_Aim of the exercise_
Count every line where "piece" occurs. Give the total alone.

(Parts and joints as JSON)
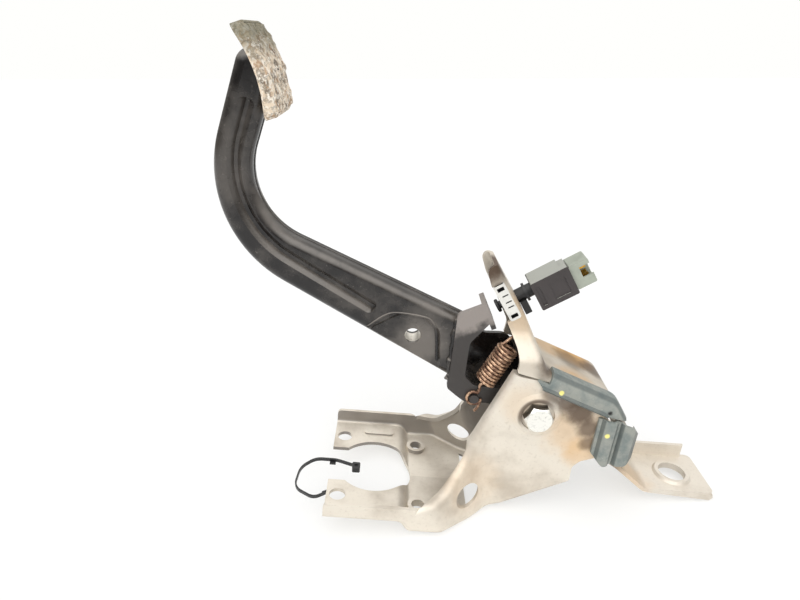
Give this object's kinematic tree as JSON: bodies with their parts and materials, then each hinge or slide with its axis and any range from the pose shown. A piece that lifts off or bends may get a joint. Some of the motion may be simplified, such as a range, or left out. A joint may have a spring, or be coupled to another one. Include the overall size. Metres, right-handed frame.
{
  "type": "brake pedal",
  "caption": "Hanging brake pedal: curved pressed arm with ribbed rubber pad, turning in a folded sheet bracket with return spring and lamp switch.",
  "frame": {"origin": "centre of the booster opening, on the mounting face of the flange that meets the firewall", "axes": "+Z away from the firewall, +X up in the vehicle, +Y along the pivot, away from the side with the bolt head"},
  "size_m": [0.3285, 0.102, 0.2823],
  "materials": {
    "bracket_zinc": "zinc coated sheet with heat tint",
    "teal_coat": "grey-green coat",
    "leg_zinc": "zinc coated sheet",
    "black_coat": "gloss black dip coat",
    "bolt_zinc": "bright zinc",
    "bush_plastic": "moulded",
    "spring_steel": "oxidised wire",
    "holder_white": "moulded",
    "switch_black": "moulded",
    "connector_grey": "moulded",
    "terminal_brass": "plated",
    "pad_rubber": "ribbed, dusty",
    "tie_black": "moulded"
  },
  "bodies": {
    "bracket": {"near_side_plate": "bracket_zinc", "far_side_plate": "bracket_zinc", "upper_bracket": "bracket_zinc", "seam_stiffener": "teal_coat", "end_clamp": "teal_coat", "rear_leg": "leg_zinc", "pivot_bolt": "bolt_zinc", "pivot_nut": "bolt_zinc", "pivot_washer": "bolt_zinc", "pivot_sleeve": "bolt_zinc", "switch_holder": "holder_white", "switch_barrel": "switch_black", "switch_body": "switch_black", "switch_connector": "connector_grey", "switch_terminals": "terminal_brass", "return_spring": "spring_steel", "cable_tie": "tie_black"},
    "pedal": {"near_arm_shell": "black_coat", "far_arm_shell": "black_coat", "pin_collar": "black_coat", "near_hub_plate": "black_coat", "far_hub_plate": "black_coat", "hub_tube": "black_coat", "near_bush": "bush_plastic", "far_bush": "bush_plastic", "pad_plate": "black_coat", "pad_rubber": "pad_rubber"},
    "plunger": {"switch_plunger": "holder_white"}
  },
  "joints": [
    {"name": "pedal_pivot", "type": "hinge", "parent": "bracket", "child": "pedal", "pos_m": [0.096, 0, 0.071], "axis": [0, -1, 0], "range_deg": [0, 27], "stiffness_Nm_per_rad": 4, "springref_deg": -17.19, "deforming": ["return_spring"]},
    {"name": "plunger_slide", "type": "slide", "parent": "bracket", "child": "plunger", "axis": [0.8241, 0, 0.5664], "range_m": [0, 0.0013], "stiffness_N_per_m": 400, "springref_m": -0.004}
  ]
}
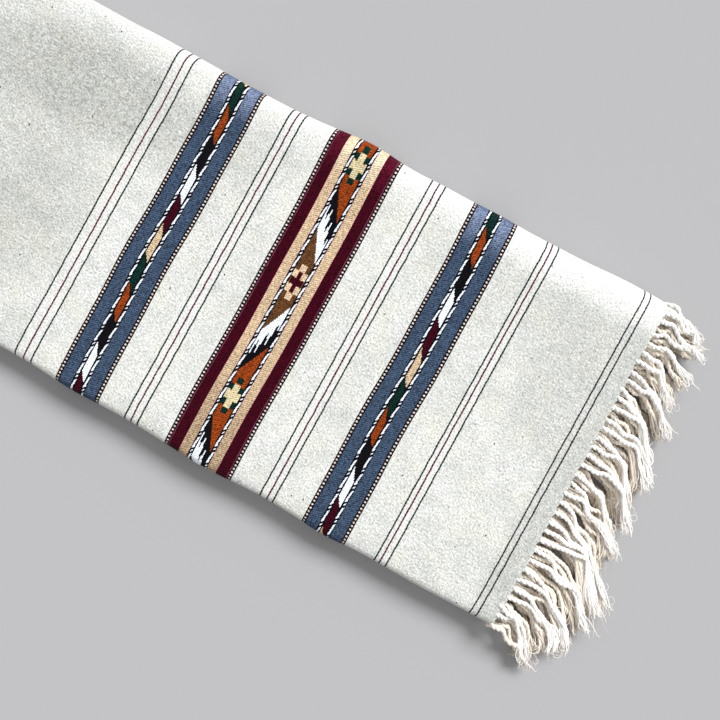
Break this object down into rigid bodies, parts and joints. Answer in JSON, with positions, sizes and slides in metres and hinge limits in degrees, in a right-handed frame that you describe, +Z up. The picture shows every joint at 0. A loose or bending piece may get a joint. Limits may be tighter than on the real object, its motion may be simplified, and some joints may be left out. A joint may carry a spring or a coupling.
{
  "type": "folded shawl",
  "caption": "Wool shawl with woven bands and twisted fringe, folded to a long flat strip that lies on a surface.",
  "frame": {"origin": "middle of the part's box, on the surface that it lies on", "axes": "+X along the strip towards the fringe, +Y across the strip towards the edge where the cloth wraps all the layers, +Z up"},
  "size_m": [1.087, 0.2706, 0.0232],
  "materials": {
    "wool_cloth": "matte fulled wool",
    "fringe_yarn": "matte twisted wool yarn"
  },
  "bodies": {
    "root": {"outer_cloth": "wool_cloth", "inner_layers": "wool_cloth", "fringe_bottom": "fringe_yarn", "fringe_lower": "fringe_yarn", "fringe_middle": "fringe_yarn", "fringe_upper": "fringe_yarn", "fringe_top": "fringe_yarn"}
  },
  "joints": []
}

_Exercise output_
2